Scenario: An ASG currently has 8 instances. A scaling policy is triggered with a PercentChangeInCapacity of +25%.

Current Capacity: 8
Adjustment: $$8 \times 0.25 = 2$$
New Capacity: $8 + 2 = 10$ instances.

Example 2: Step Scaling Configuration

Scenario: You need a graduated response for an e-commerce site.

Threshold: 60% CPU.
Step 1: Lower Bound = 0, Upper Bound = 10 (i.e., 60-70% CPU). Action: +1 instance.
Step 2: Lower Bound = 10, Upper Bound = $\infty$ (i.e., >70% CPU).

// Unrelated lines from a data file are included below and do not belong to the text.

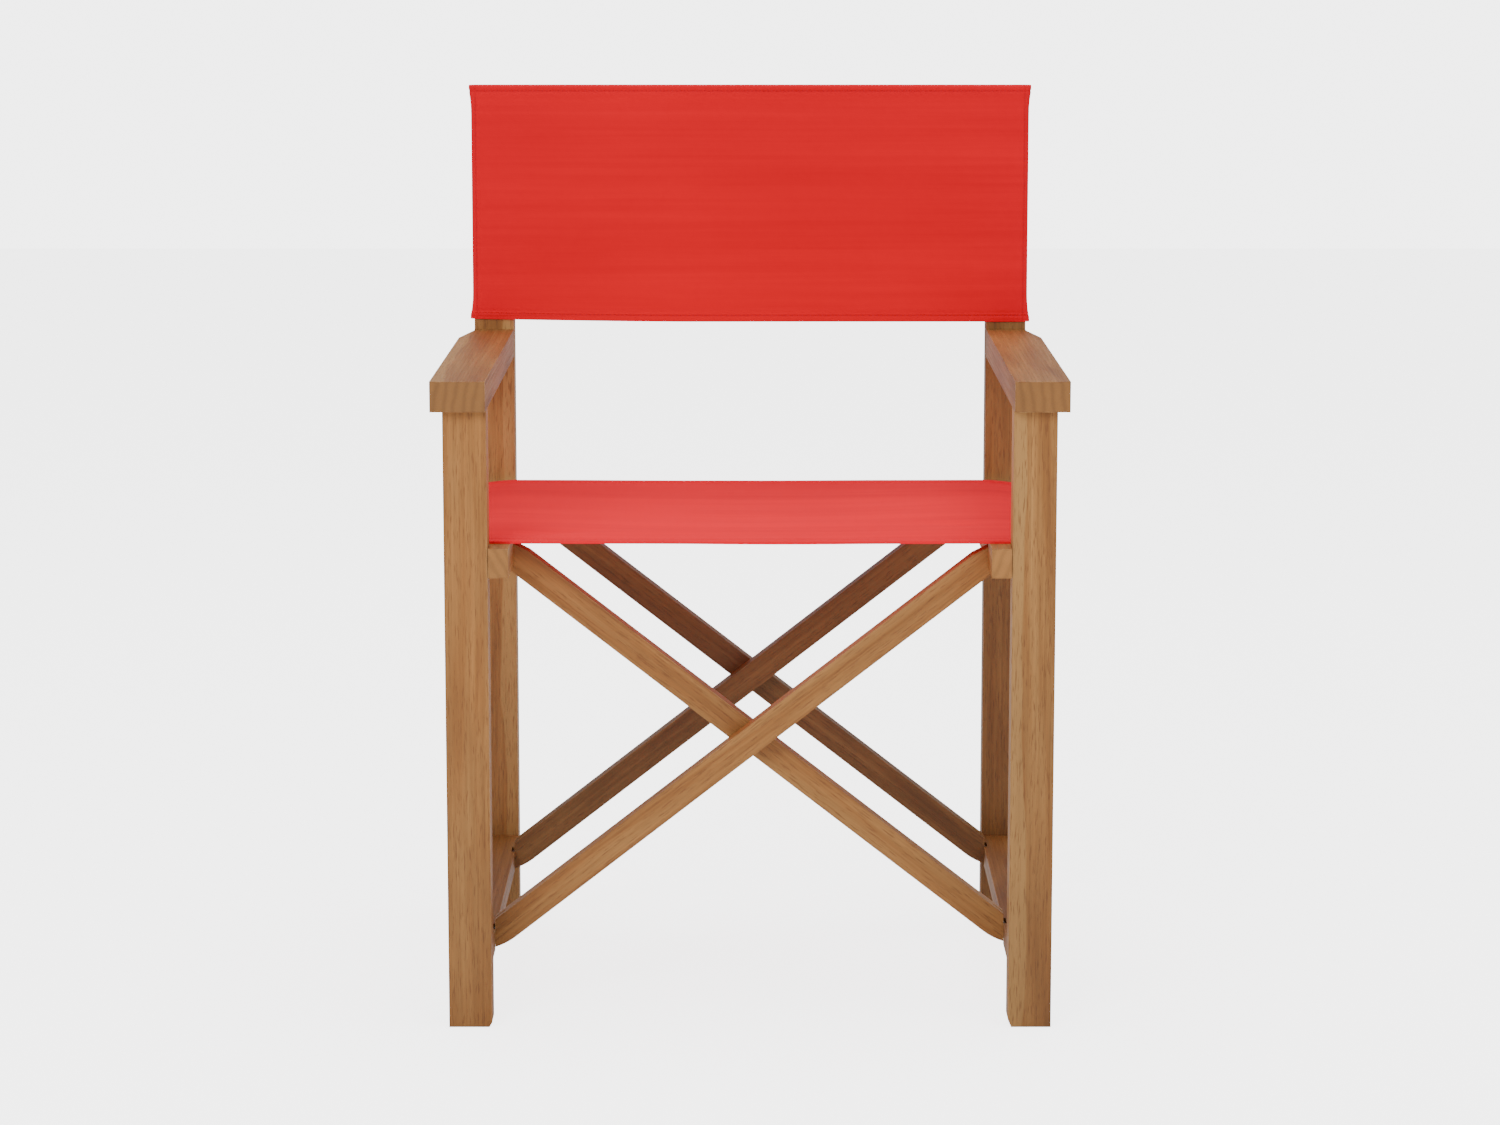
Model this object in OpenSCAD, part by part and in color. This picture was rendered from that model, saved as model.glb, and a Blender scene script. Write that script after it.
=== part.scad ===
// Folding director chair. Two side frames of two uprights, an armrest and a lower stretcher
// are joined by a front and a rear pair of crossed struts, which raise the seat rails as it folds.
// Millimetres. +Z is up, the sitter faces -Y, and the origin is on the floor under the middle.

/* [Side frames] */
// Width over the outer faces of the legs
frame_w = 562; // [530:1:600]
// Depth from the front legs' front faces to the rear posts' back faces
frame_d = 480; // [460:1:520]
// Width of a leg or post, seen from the front
leg_w = 40; // [36:1:46]
// Depth of a leg or post, seen from the side
leg_t = 30; // [26:1:34]
// Height of the armrests' upper faces
arm_z = 608; // [580:1:640]
// Height of the rear posts
post_h = 852; // [820:1:900]

/* [Armrests] */
// Width of an armrest
arm_w = 50.5; // [46:0.5:60]
// Thickness of an armrest
arm_t = 28; // [24:1:32]
// How far an armrest stands out in front of its leg
arm_over = 12; // [6:1:20]
// Length of the taper at the armrest's rear outer corner
arm_taper = 70; // [40:1:100]
// Length left straight behind that taper
arm_heel = 10; // [4:1:20]

/* [Lower stretchers] */
// Height of a stretcher's underside
stretcher_z = 59; // [56:1:61]
// Thickness of a stretcher
stretcher_t = 20; // [18:1:22]

/* [Struts] */
// Width of a strut, seen from the front
strut_w = 25; // [22:1:26]
// Thickness of a strut
strut_t = 20; // [18:1:22]
// How far the pivots lie inside the legs' inner faces
pivot_in = 10; // [9.5:0.5:10.5]
// Height of the lower pivots
foot_pivot_z = 80; // [78:1:81]
// How far the upper pivots lie under the seat rails' upper faces
top_pivot_drop = 12.5; // [12.5:0.5:14]
// Front face of the front pair, behind the front legs' front faces
front_pair = 60; // [56:1:80]
// Front face of the rear pair, on the same scale
rear_pair = 378; // [340:1:382]
// Gap between the two struts of a pair, filled by a washer
strut_gap = 2; // [1.5:0.5:3]
// Radius of a strut's narrowed upper end
strut_tip_r = 8.5; // [8:0.5:8.5]
// Length over which a strut narrows
strut_taper = 20; // [16:1:60]

/* [Seat] */
// Height of the seat rails' upper faces
seat_z = 452; // [440:1:470]
// Width of a seat rail
rail_w = 18.5; // [18:0.5:19]
// Height of a seat rail
rail_h = 27; // [25:1:32]
// Clear space between a seat rail and its legs
rail_gap = 0.5; // [0.4:0.1:0.8]
// Clear space between a seat rail's rear end and its post
rail_short = 6; // [5:1:12]
// How far the seat canvas lies out past the legs' inner faces
seat_out = 27; // [10:1:32]
// Depth of the seat canvas
seat_d = 407; // [390:1:410]

/* [Canvas] */
// Thickness of one layer of canvas
canvas_t = 1.2; // [1:0.1:1.4]
// Height of the back canvas's lower edge
back_z = 616; // [612:1:640]
// Clear space between the back canvas and its posts
canvas_gap = 0.3; // [0.3:0.1:0.6]

/* [Hardware] */
// Diameter of the lower hinge pins and the seat rail rods
pin_d = 5; // [4:0.5:5.5]
// Diameter of the pins where the struts cross
cross_pin_d = 8; // [6:0.5:9]
// Radial running clearance of every pin that something turns on
pin_fit = 0.06; // [0.04:0.01:0.1]
// Thickness of the hinge plates
plate_t = 3; // [2:0.5:4]
// Diameter of the wooden dowels
dowel_d = 10; // [8:1:10]

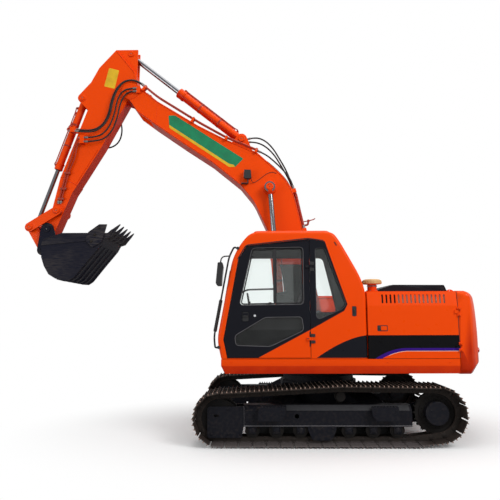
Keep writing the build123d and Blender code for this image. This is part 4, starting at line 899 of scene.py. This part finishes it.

Action: +3 instances.
Result: If CPU hits 75%, the ASG immediately adds 3 instances rather than waiting for multiple Simple Scaling cycles.

Checkpoint Questions

What is the main difference between a Cooldown and a Warm-up period?
Which scaling policy is recommended for most use cases because it is the easiest to set up and manage?
If your application is limited by RAM rather than CPU, how do you trigger a scaling action?
True or False: Simple Scaling policies can have multiple step adjustments.

▶Click to see answers

Cooldown (Simple Scaling) stops new scaling actions for a set time after one finishes. Warm-up (Step/Target Tracking) allows new instances to finish booting before their data is counted in the group's aggregate metrics.
Target Tracking is the simplest and usually most effective for standard metrics.
You must install the CloudWatch Agent on the EC2 instances to report Memory utilization as a Custom Metric, then link that metric to a CloudWatch Alarm.
False. Only Step Scaling policies support multiple adjustments based on the range of the breach.

[!TIP] For exam questions, if the workload is "erratic" or "spiky," look for Step Scaling. If the workload is "stable" or "predictable," look for Target Tracking or Scheduled Scaling.